- **EXERCISE TASK**
Begin at the first line below and copy each line exactly, ending with the line where "# side of the" appears.

(Rows from a dataset)

------------

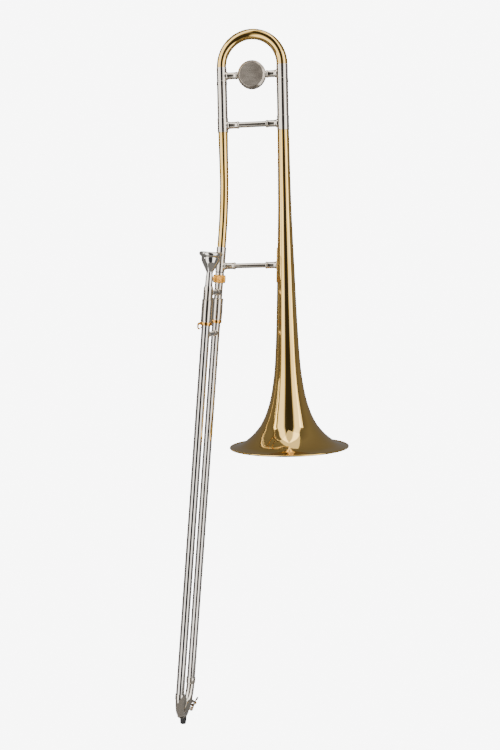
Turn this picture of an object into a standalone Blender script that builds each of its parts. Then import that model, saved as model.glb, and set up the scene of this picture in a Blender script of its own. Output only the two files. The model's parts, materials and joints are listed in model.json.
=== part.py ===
# Tenor trombone, built piece by piece at real size.
# Metres, +Z up along the bell's axis, +X from the neckpipe towards the bell, -Y towards the player's
# side of the slide. The origin is the middle of the bell's mouth, in the plane of its rim bead.

import math

import bmesh
import bpy
import numpy as np
from mathutils import Matrix, Vector

# Clearances
fit_gap = 0.0003

# Bell
bell_rim_radius = 0.1016
bell_tail_radius = 0.0098
bell_length = 0.530
bell_wall = 0.0006
bell_bead_radius = 0.0016
# Each pair: share of the length above the mouth, share of the growth from tail to rim
bell_outline = (
    (1.0, 0.0),
    (0.906, 0.0060),
    (0.830, 0.0114),
    (0.755, 0.0185),
    (0.679, 0.0321),
    (0.604, 0.0468),
    (0.536, 0.0605),
    (0.462, 0.0741),
    (0.387, 0.0915),
    (0.313, 0.1127),
    (0.238, 0.1471),
    (0.164, 0.2157),
    (0.113, 0.3020),
    (0.0755, 0.4050),
    (0.0566, 0.4840),
    (0.0377, 0.5850),
    (0.0189, 0.7190),
    (0.0094, 0.8140),
    (0.0, 1.0),
)

# Tuning slide and the two tubes that it runs in
tube_spacing = 0.102
tube_wall = 0.0004
bell_leg_radius = 0.0089
neck_leg_radius = 0.0077
bell_bow_radius = 0.0094
neck_bow_radius = 0.0079
ferrule_length = 0.0245
slide_tube_length = 0.0570
mouth_ring_height = 0.0022
mouth_ring_stand = 0.0004
bow_ferrule_length = 0.0250
bow_joint_depth = 0.0100
leg_end_clear = 0.0025

# Neckpipe, receiver and lock nut
neck_top_radius = 0.00815
neck_radius = 0.00735
neck_wall = 0.0006
neck_taper_length = 0.080
slide_lean = math.radians(5.6)
bend_corner_height = 0.4144
bend_half_length = 0.050
receiver_top = 0.0745
receiver_length = 0.0414
receiver_radius = 0.0082
receiver_foot_radius = 0.0078
neck_seat_depth = 0.0115
washer_thickness = 0.0012
washer_radius = 0.0079
thread_radius = 0.0074
thread_length = 0.0110
nut_drop = 0.0056
nut_length = 0.0136
nut_radius = 0.0111
nut_end_radius = 0.0096
nut_knurls = 30
knurl_depth = 0.0004

# Braces of the bell section and the counterweight
brace_radius = 0.0048
socket_radius = 0.0058
socket_length = 0.0185
socket_collar = 0.0005
upper_brace_height = 0.5420
lower_brace_height = 0.3080
lower_brace_radius = 0.0043
lower_socket_radius = 0.0056
saddle_half_length = 0.0290
saddle_thickness = 0.0010
saddle_half_angle = math.radians(28)
weight_brace_height = 0.6230
weight_radius = 0.0234
weight_face_radius = 0.0198
weight_thickness = 0.0150
weight_bevel = 0.0030

# Hand slide, measured down the slide's axis from the corner of the neckpipe's bend
slide_spacing = 0.080
bore_radius = 0.00635
inner_tube_radius = 0.00655
stocking_radius = 0.00665
stocking_length = 0.100
outer_tube_wall = 0.0003
tenon_seat_radius = 0.0067
tenon_radius = 0.0071
tenon_top = 0.0880
barrel_top = 0.1612
barrel_length = 0.0366
barrel_radius = 0.00925
barrel_end_radius = 0.0087
barrel_collar = 0.0003
barrel_lip_radius = 0.0082
barrel_lip_length = 0.0056
bumper_top = 0.1770
bumper_length = 0.0090
barrel_ring_radius = 0.0093
barrel_ring_length = 0.0050
inner_brace_down = 0.1505
outer_brace_down = 0.2200
slide_brace_radius = 0.0042
inner_socket_radius = 0.0053
outer_socket_radius = 0.0046
slide_socket_length = 0.0120
leadpipe_radius = 0.00605
leadpipe_wall = 0.0003
leadpipe_length = 0.220
lower_ferrule_down = 0.8310
lower_ferrule_length = 0.0100
lower_ferrule_radius = 0.0081
bow_centre_down = 0.8396
slide_bow_radius = 0.0072
slide_bow_wall = 0.0005
inner_end_clear = 0.0140
tube_joint_depth = 0.0050

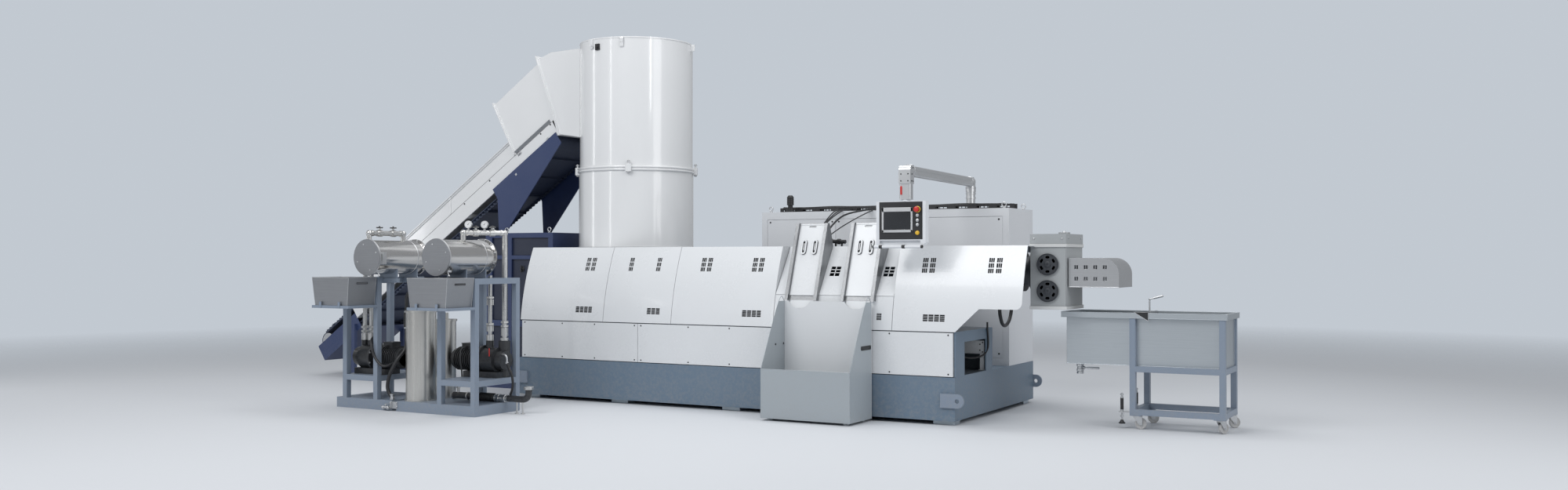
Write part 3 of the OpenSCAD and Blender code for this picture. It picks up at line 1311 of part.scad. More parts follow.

------------

- **ANSWER IN FULL**
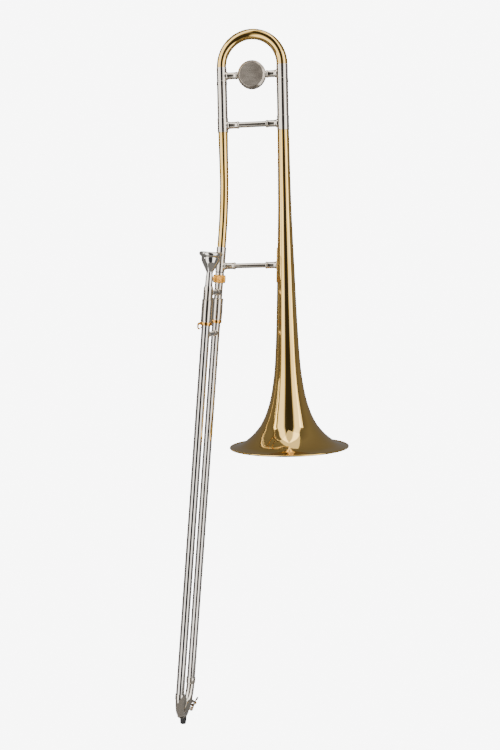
Turn this picture of an object into a standalone Blender script that builds each of its parts. Then import that model, saved as model.glb, and set up the scene of this picture in a Blender script of its own. Output only the two files. The model's parts, materials and joints are listed in model.json.
=== part.py ===
# Tenor trombone, built piece by piece at real size.
# Metres, +Z up along the bell's axis, +X from the neckpipe towards the bell, -Y towards the player's
# side of the slide. The origin is the middle of the bell's mouth, in the plane of its rim bead.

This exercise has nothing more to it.